> _Exercise material_
┄┄┄┄┄┄┄┄┄┄
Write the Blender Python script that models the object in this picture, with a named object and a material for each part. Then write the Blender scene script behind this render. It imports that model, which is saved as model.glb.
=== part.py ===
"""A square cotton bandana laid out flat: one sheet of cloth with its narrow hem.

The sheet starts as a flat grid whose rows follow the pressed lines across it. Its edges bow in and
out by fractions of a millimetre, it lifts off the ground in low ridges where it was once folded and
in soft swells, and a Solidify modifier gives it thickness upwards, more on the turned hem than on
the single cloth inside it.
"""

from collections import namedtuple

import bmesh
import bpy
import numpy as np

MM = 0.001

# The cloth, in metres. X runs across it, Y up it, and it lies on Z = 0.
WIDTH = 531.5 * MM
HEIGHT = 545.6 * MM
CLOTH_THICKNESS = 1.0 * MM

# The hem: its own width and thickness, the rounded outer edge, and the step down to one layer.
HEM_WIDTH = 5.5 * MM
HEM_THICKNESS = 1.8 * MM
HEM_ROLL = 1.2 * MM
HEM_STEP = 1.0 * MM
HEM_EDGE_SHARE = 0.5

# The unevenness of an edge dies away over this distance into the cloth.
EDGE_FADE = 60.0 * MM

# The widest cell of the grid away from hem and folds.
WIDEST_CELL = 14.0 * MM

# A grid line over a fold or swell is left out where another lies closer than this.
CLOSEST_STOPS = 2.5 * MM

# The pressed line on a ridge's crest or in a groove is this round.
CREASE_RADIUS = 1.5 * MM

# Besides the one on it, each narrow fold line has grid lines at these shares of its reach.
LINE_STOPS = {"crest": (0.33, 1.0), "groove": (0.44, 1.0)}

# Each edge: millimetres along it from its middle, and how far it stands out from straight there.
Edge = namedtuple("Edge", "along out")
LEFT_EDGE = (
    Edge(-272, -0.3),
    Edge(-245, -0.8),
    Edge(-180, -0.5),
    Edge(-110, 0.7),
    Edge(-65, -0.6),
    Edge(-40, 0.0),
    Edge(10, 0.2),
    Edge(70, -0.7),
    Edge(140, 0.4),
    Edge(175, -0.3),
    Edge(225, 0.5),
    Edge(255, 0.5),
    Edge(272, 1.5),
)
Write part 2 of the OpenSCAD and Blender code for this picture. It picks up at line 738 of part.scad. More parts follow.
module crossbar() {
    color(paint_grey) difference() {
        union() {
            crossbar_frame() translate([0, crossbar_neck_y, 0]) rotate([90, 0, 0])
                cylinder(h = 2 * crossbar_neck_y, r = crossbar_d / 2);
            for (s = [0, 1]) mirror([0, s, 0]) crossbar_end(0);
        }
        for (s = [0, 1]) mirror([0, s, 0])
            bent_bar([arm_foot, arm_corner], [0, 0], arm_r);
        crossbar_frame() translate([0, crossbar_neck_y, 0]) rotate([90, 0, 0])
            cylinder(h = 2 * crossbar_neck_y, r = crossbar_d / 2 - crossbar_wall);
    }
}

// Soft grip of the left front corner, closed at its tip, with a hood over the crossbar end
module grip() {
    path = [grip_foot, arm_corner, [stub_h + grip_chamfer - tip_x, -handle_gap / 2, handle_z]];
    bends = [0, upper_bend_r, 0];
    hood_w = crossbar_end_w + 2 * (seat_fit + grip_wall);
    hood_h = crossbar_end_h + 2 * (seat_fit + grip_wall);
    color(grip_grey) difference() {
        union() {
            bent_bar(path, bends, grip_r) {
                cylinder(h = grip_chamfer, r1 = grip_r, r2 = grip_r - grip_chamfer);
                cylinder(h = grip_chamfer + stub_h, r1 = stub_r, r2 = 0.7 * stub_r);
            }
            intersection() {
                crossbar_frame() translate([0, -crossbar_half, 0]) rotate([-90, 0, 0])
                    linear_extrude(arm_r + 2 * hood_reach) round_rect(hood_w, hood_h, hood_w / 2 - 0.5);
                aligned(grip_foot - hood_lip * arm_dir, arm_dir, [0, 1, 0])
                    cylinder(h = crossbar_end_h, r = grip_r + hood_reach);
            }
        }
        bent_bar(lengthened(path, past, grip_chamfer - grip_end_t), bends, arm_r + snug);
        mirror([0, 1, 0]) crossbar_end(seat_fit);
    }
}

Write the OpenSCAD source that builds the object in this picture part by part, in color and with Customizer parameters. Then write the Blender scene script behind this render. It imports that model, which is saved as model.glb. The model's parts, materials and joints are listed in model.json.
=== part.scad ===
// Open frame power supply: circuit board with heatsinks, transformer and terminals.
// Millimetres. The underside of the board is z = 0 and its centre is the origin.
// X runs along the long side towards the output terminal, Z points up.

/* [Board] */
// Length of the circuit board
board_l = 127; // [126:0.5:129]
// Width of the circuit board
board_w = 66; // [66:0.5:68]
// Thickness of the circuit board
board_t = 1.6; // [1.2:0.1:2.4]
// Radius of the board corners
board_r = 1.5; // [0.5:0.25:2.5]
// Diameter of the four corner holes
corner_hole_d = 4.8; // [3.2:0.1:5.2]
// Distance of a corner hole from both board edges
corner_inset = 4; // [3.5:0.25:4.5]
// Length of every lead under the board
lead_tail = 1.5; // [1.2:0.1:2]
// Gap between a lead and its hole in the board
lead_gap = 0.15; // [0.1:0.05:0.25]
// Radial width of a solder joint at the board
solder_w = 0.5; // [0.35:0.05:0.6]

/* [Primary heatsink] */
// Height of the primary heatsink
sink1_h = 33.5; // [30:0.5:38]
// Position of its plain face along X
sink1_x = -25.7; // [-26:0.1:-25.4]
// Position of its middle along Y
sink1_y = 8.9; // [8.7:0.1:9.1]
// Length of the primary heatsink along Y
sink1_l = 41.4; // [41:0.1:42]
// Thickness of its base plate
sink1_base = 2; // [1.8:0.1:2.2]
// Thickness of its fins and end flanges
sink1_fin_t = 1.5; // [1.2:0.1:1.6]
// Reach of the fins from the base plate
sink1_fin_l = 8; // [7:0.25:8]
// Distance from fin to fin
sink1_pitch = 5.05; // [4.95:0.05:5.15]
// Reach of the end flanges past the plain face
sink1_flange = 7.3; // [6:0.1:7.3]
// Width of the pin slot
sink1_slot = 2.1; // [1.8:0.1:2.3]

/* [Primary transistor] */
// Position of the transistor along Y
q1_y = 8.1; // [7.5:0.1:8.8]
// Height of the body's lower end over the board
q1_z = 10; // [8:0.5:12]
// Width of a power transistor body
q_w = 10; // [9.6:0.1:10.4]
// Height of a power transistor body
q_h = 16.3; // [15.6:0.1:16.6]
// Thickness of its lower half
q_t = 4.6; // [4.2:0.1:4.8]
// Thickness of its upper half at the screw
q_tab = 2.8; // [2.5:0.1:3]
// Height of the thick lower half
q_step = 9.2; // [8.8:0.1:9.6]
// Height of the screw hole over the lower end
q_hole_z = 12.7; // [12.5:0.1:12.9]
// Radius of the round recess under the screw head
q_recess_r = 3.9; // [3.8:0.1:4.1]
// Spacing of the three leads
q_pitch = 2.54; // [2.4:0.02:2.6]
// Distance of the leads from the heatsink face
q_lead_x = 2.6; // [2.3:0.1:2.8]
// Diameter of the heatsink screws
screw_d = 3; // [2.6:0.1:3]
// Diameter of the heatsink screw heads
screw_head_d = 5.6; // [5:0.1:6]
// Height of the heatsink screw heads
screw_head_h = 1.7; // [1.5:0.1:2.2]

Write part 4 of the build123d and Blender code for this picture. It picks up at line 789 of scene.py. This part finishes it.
┄┄┄┄┄┄┄┄┄┄
> _Aim_
Only the lines from the opening of the material through the line with "CLOTH_THICKNESS = 1.0 * MM" should be echoed, exactly as written.

> _Task output_
Write the Blender Python script that models the object in this picture, with a named object and a material for each part. Then write the Blender scene script behind this render. It imports that model, which is saved as model.glb.
=== part.py ===
"""A square cotton bandana laid out flat: one sheet of cloth with its narrow hem.

The sheet starts as a flat grid whose rows follow the pressed lines across it. Its edges bow in and
out by fractions of a millimetre, it lifts off the ground in low ridges where it was once folded and
in soft swells, and a Solidify modifier gives it thickness upwards, more on the turned hem than on
the single cloth inside it.
"""

from collections import namedtuple

import bmesh
import bpy
import numpy as np

MM = 0.001

# The cloth, in metres. X runs across it, Y up it, and it lies on Z = 0.
WIDTH = 531.5 * MM
HEIGHT = 545.6 * MM
CLOTH_THICKNESS = 1.0 * MM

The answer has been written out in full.